Non si limita a un elenco di siti il nuovo report, tutto basato sull’ampio database di Larry’s List – oltre che su una ricerca in corso da parte del Prof. Olav Velthuis e del suo team, del Dipartimento di Sociologia dell’Università di Amsterdam. C’è un’analisi dell’assetto giuridico e del funzionamento di questi musei illuminati, con tanto di numero di dipendenti, affluenza del pubblico e orari di apertura. Come l’inglese Saatchi Gallery o il Museum Voorlinden in Olanda, che ricevono oltre 100.000 visitatori all’anno. Le tariffe d’ingresso? I due estremi: il 35% dei musei privati non richiede una entrance fee, solo per il 2% si segnalano più di 20 euro a persona. Non solo.
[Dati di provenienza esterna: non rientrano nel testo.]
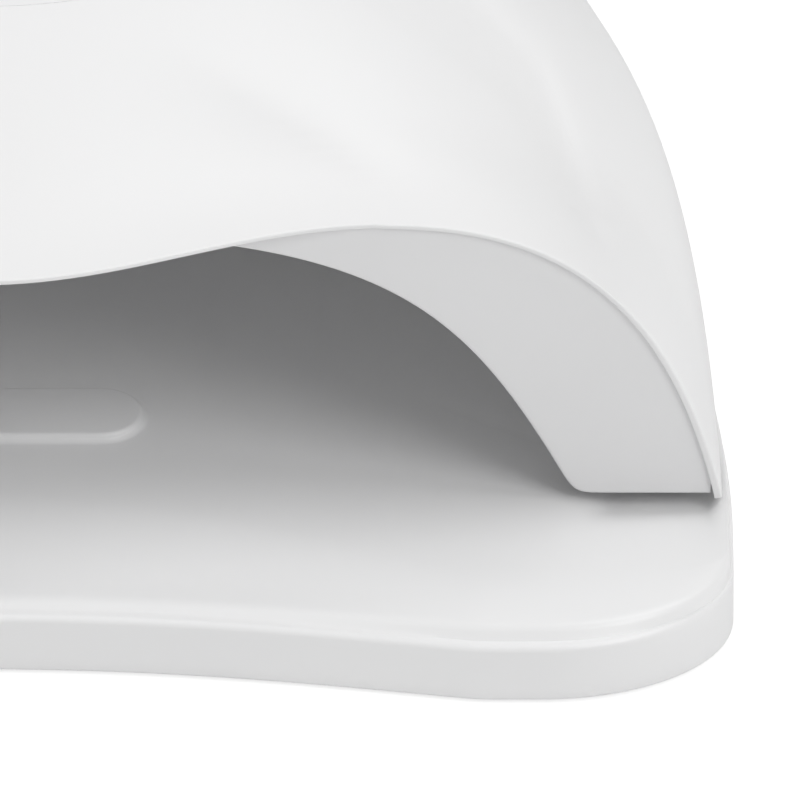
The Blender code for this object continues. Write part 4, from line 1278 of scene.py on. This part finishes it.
def openingCornerSteer(offset=0.0):
    # the arch runs straight on into the corner, which ends flat on the seat
    before, start = openingSteer(offset)[2:]
    slope = (start[0] - before[0]) / (before[1] - start[1])
    elbow = (start[0] + slope * (start[1] - edgeZ), edgeZ)
    return start, elbow, elbow, (outlineWidth(body["bowlSpace"], lipY) + offset, edgeZ)


def underLip(column, y):
    # where the shell's inner skin passes a depth
    low, high = -0.05, 0.5
    for _ in range(bezel["halvings"]):
        share = (low + high) / 2
        spot, normal = shellSkin(shellDome, column, share)
        spot -= normal * (shellWall(column, share) + bezel["gap"])
        if spot.y < y:
            low = share
        else:
            high = share
    return spot


def bezelOutline(y):
    # closed outline of (x, z, edge radius) at a depth
    half = []
    for column in shellColumns():
        if column <= archEnd:
            spot = underLip(column, y)
            if underLip(column, bezelY).z > edgeZ + bezel["innerRoll"]:
                half.append((spot.x, spot.z, bezel["outerRoll"]))
    half.append((half[-1][0], edgeZ, bezel["innerRoll"]))
    steps = bezel["cornerSteps"]
    inner = [bezierPoint(openingCornerSteer(), 1 - i / steps) for i in range(steps)]
    steps = bezel["archSteps"]
    inner += [bezierPoint(openingSteer(), 1 - i / steps) for i in range(steps + 1)]
    half += [(point.x, point.y, bezel["innerRoll"]) for point in inner]
    return half + [(-x, z, radius) for x, z, radius in half[-2:0:-1]]


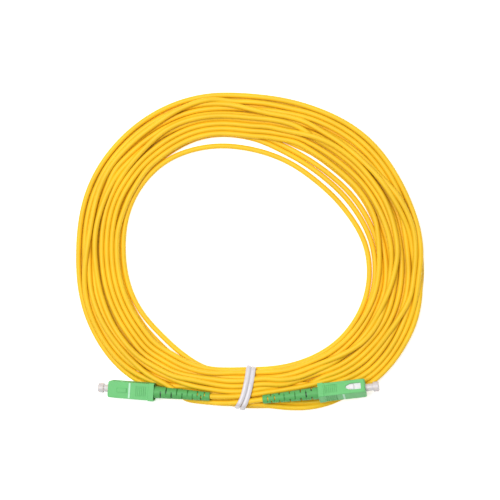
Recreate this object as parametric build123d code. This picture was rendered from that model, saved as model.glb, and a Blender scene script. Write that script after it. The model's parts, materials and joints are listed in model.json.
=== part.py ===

Riflettori accesi, nel terzo capitolo, sui social media dei musei d’arte privati, tra innovative strategie di marketing, storytelling sempre attuale delle collezioni, interazione senza confini con gli utenti. Ancora un plauso, qui, per il Bel Paese, troviamo la Fondazione Prada di Milano e Venezia tra i musei più seguiti su Instagram (493k followers), in buona compagnia con la Pinault Collection di Venezia (117k followers) e la Fondazione Sandretto Re Rebaudengo di Torino (54.9k followers).
Ottima, si diceva, la rappresentanza italiana in generale, con 30 strutture sparse per la penisola – lo stesso numero registrato in Cina. Eppure, le differenze sono sostanziali. «In Italia», racconta Noe a exibart, «il sostegno dello Stato alle arti si concentra in gran parte sul patrimonio artistico antico e meno sulle manifestazioni contemporanee – dunque i collezionisti privati vedono la necessità e la possibilità di colmare questa lacuna. A quel punto, sono solitamente all’apice della carriera collezionistica, spesso collezionano da decenni. A nostro avviso, i musei più importanti e di spicco in Italia sono proprio quelli privati». Discorso diverso per la Cina, dove «l’idea di aprire un museo privato spesso avviene più parallelamente all’avvio di una collezione, tant’è che molti collezionisti inaugurano spazi in giovane età». E aggiunge: «Negli ultimi 4-5 anni non abbiamo assistito all’apertura di nuovi musei privati in Italia, mentre nello stesso periodo ne sono stati aperti diversi in Cina. Non vediamo l’ora di rivedere la classifica tra 5 anni». E così anche noi, a partire dalle – auspicate – novità nostrane.